Apa Hukum Anak yang Belum Aqiqah dalam Syariat Islam? Ini Penjelasan Muhammadiyah

Riki Chandra Suara.Com
Senin, 21 Juli 2025 | 12:15 WIB
Apa Hukum Anak yang Belum Aqiqah dalam Syariat Islam? Ini Penjelasan Muhammadiyah
Ilustrasi kambing Aqiqah. [Dok. Antara]

Suara.com - Status anak yang belum diaqiqahkan kerap menjadi perdebatan di kalangan masyarakat. Padahal, ia tetap sah secara syariat dan tetap memiliki kedudukan hukum yang utuh dalam Islam.

Hal itu ditegaskan oleh Ketua Majelis Tarjih dan Tajdid Pimpinan Wilayah Muhammadiyah DI Yogyakarta, Ali Yusuf. Pernyataan itu merujuk pada hadis Nabi Muhammad SAW yang diriwayatkan oleh Samurah:

"Setiap anak laki-laki tergadai dengan aqiqahnya, disembelihkan untuknya pada hari ketujuh, dicukur rambutnya, dan diberi nama." (HR. Ibnu Majah)

Dalam hadis itu, kata “tergadai” digunakan dengan istilah “murtahanun” atau “rahinatun”, yang menurut Ali bermakna simbolik. Rasulullah SAW menggunakan istilah itu untuk menegaskan pentingnya pelaksanaan aqiqah dalam Islam, bukan untuk menyatakan bahwa anak tidak sah jika belum diaqiqahi.

“Ungkapan tersebut merupakan bentuk penegasan dari Nabi SAW bahwa aqiqah adalah ibadah yang sangat dianjurkan, bahkan termasuk sunah muakkadah,” jelas Ali, dikutip dari ulasan website resmi Muhammadiyah.

Dia mengatakan bahwa pelaksanaan aqiqah adalah bagian dari adab Islam untuk menyambut kelahiran anak. Selain sebagai wujud syukur, aqiqah juga dipahami sebagai bentuk penunaian hak anak.

Hal ini didasarkan pada banyak hadis sahih, termasuk hadis-hadis yang menggunakan redaksi “a’marana” (kami diperintahkan) dan “fa-ahriqu” (maka sembelihlah), yang menunjukkan anjuran kuat.

Meski ada perbedaan pandangan, mayoritas ulama—termasuk Imam Malik dan Imam Syafi’i, sepakat bahwa hukum aqiqah adalah sunah muakkadah. Artinya, sangat dianjurkan namun tidak berdosa jika ditinggalkan.
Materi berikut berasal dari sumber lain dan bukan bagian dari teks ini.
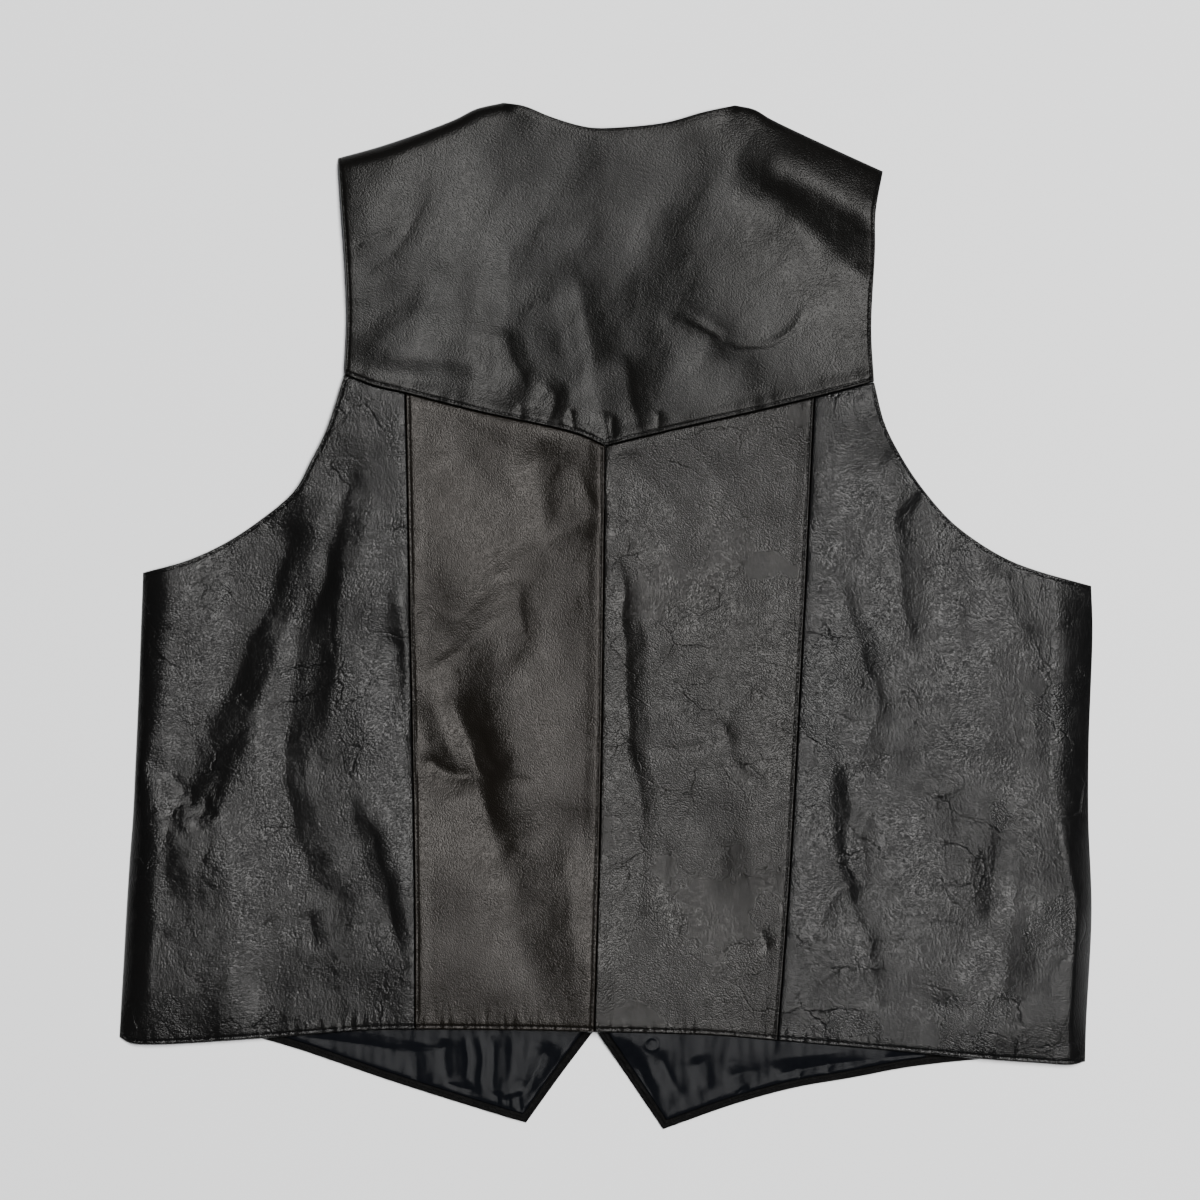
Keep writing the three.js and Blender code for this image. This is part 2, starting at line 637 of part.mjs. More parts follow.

Hukum ini berlaku baik untuk anak laki-laki maupun perempuan.

Lantas, apakah aqiqah bisa dilakukan setelah hari ketujuh kelahiran?

Ali Yusuf menanggapi hal ini dengan merujuk pada hadis riwayat Aisyah RA, yang menyatakan bahwa jika tidak bisa dilakukan pada hari ketujuh, maka dapat dilaksanakan pada hari keempat belas atau kedua puluh satu.

Namun, menurutnya, hadis tersebut lemah (dha’if) dan tidak cukup kuat untuk dijadikan landasan hukum ibadah. “Dalam manhaj tarjih Muhammadiyah, yang dapat dijadikan dasar hukum adalah hadis maqbul, yaitu yang sahih atau hasan,” ujarnya.

Atas dasar itu, pelaksanaan aqiqah yang ideal adalah pada hari ketujuh. Bila dilakukan di luar waktu tersebut, tindakan itu lebih tepat disebut sebagai bentuk sedekah biasa, bukan aqiqah sesuai sunah.

Dengan pelurusan pemahaman ini, masyarakat diharapkan tidak lagi memandang bahwa anak yang belum diaqiqahi memiliki status hukum yang tidak sah.